• **Problem**: Locate every line that holds the string "code" and copy it.

★ ★ ★ ★

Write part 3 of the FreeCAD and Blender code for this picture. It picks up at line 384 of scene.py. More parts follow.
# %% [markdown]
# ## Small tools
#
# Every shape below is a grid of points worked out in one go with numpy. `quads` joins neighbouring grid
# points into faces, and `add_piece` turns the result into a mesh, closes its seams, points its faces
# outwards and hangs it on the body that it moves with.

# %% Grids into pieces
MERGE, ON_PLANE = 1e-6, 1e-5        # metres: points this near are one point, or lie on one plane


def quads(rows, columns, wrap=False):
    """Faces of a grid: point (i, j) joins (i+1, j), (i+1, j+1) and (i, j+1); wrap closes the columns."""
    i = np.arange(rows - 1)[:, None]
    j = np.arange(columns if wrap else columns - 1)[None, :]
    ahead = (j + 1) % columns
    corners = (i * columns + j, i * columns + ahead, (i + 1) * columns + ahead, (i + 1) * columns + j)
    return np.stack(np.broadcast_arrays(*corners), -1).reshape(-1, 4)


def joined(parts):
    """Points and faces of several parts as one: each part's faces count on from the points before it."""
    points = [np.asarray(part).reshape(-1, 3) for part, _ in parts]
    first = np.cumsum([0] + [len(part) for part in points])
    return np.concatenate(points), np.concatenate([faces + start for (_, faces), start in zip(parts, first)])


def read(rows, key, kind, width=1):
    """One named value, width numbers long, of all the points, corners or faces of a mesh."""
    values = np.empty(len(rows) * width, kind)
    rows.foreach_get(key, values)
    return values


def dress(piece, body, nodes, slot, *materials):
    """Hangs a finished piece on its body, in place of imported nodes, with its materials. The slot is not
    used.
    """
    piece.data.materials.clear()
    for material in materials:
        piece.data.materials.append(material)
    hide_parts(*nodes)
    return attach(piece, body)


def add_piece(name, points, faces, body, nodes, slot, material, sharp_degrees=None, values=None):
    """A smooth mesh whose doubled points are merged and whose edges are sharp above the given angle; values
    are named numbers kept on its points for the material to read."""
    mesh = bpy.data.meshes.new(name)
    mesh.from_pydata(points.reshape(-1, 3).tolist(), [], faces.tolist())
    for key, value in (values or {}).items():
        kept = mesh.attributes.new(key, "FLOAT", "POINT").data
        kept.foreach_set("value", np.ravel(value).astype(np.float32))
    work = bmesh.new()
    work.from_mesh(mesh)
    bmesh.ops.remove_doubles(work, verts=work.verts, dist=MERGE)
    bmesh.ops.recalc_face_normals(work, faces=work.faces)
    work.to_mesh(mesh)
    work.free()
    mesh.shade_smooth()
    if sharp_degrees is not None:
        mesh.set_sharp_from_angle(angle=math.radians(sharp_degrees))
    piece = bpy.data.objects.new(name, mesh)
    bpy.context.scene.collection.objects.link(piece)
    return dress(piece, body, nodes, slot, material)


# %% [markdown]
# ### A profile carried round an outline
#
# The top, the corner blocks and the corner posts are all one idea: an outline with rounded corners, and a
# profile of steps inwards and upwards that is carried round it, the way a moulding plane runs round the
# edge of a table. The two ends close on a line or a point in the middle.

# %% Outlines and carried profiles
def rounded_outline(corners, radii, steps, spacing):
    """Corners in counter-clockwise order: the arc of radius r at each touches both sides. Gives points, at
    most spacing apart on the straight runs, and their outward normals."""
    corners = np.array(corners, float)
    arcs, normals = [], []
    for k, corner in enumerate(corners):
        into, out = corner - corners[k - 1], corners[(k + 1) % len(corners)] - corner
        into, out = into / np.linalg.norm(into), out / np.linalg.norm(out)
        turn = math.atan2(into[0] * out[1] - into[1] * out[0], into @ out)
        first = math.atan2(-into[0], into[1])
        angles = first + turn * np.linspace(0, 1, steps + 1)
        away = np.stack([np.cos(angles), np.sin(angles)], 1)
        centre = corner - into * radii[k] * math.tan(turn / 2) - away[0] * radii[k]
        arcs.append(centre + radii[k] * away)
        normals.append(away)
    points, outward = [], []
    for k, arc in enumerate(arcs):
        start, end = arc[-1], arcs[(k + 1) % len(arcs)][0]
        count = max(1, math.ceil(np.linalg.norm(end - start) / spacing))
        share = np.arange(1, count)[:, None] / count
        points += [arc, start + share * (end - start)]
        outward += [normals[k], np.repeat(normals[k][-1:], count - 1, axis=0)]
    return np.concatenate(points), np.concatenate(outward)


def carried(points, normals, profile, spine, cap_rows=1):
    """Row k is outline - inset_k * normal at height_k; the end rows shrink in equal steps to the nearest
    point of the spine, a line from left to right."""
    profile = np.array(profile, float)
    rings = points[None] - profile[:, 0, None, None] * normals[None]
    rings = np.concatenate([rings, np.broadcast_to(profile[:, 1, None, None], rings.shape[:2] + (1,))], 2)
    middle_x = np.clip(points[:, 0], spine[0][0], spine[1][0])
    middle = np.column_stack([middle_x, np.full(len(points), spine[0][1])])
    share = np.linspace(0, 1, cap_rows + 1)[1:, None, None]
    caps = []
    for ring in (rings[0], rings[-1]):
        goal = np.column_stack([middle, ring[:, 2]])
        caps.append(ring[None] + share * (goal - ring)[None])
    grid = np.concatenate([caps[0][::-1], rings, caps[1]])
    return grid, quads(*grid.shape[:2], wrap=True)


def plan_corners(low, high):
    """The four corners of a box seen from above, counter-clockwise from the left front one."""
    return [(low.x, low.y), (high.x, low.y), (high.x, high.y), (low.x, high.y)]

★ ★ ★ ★

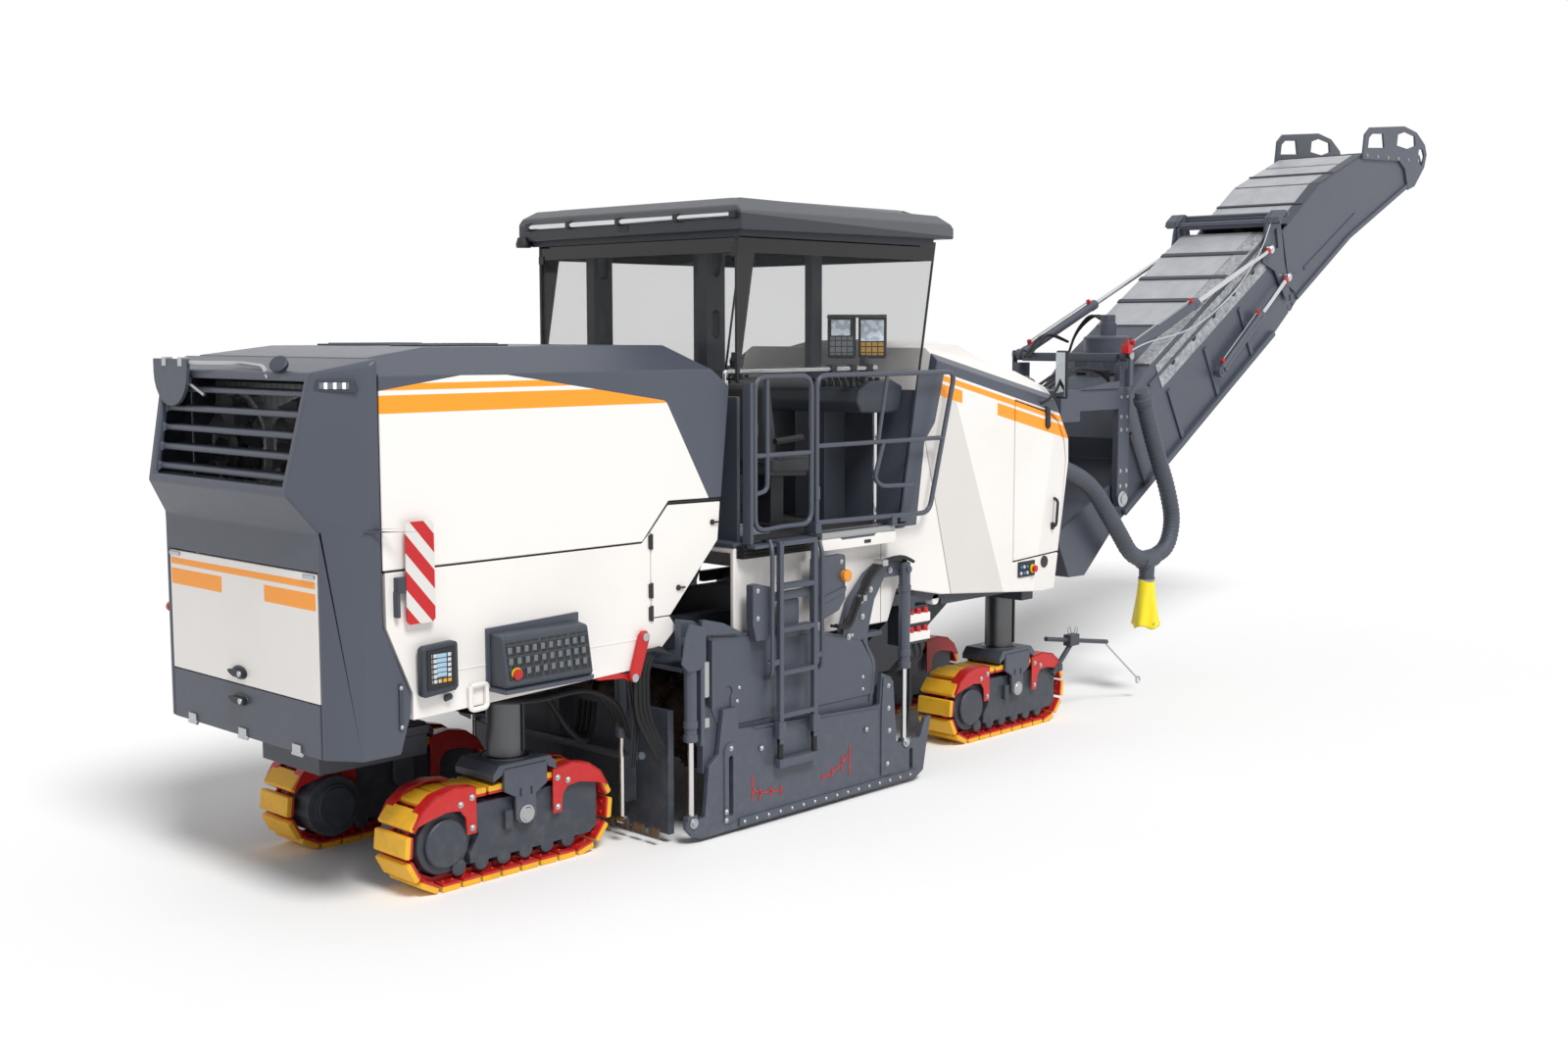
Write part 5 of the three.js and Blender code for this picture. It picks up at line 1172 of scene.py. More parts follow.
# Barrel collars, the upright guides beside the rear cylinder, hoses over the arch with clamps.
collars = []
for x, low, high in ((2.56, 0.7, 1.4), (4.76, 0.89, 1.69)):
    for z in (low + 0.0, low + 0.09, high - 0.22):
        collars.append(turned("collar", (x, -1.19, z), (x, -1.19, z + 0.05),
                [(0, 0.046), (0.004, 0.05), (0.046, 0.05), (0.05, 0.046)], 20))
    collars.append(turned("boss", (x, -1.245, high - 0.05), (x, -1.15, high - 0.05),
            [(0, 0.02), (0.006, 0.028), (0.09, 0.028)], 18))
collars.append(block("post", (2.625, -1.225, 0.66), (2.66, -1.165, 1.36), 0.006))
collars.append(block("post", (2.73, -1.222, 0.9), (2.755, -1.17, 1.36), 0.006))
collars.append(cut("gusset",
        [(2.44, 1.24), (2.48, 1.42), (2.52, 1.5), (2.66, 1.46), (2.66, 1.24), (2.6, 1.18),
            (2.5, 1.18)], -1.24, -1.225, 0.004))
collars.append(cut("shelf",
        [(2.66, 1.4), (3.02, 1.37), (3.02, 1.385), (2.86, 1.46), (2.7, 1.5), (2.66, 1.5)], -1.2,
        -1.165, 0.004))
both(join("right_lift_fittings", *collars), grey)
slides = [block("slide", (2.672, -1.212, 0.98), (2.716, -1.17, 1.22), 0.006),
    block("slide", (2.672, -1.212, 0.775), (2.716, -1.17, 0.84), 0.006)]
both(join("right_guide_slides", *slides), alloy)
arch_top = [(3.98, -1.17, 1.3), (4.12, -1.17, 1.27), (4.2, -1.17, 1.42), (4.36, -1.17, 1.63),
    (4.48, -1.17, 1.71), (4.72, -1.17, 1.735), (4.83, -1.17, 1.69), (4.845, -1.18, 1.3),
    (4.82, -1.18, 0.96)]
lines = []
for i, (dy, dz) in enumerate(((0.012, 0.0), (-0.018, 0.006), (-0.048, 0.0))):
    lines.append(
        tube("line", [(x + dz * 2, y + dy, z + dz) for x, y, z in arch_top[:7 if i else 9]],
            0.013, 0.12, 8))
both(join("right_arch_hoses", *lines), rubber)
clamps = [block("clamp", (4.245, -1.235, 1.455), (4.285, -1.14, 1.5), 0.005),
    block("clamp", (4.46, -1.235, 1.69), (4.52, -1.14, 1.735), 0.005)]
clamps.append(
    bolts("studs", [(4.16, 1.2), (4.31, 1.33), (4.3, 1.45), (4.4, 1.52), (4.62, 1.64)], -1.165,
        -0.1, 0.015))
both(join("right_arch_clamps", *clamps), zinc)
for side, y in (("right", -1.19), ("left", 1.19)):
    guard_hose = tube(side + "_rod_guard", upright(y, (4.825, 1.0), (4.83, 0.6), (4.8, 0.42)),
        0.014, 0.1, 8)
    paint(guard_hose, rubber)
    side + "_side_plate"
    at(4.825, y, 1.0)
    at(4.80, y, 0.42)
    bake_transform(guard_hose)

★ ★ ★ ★

• **Output of the exercise**:
Write part 3 of the FreeCAD and Blender code for this picture. It picks up at line 384 of scene.py. More parts follow.
Write part 5 of the three.js and Blender code for this picture. It picks up at line 1172 of scene.py. More parts follow.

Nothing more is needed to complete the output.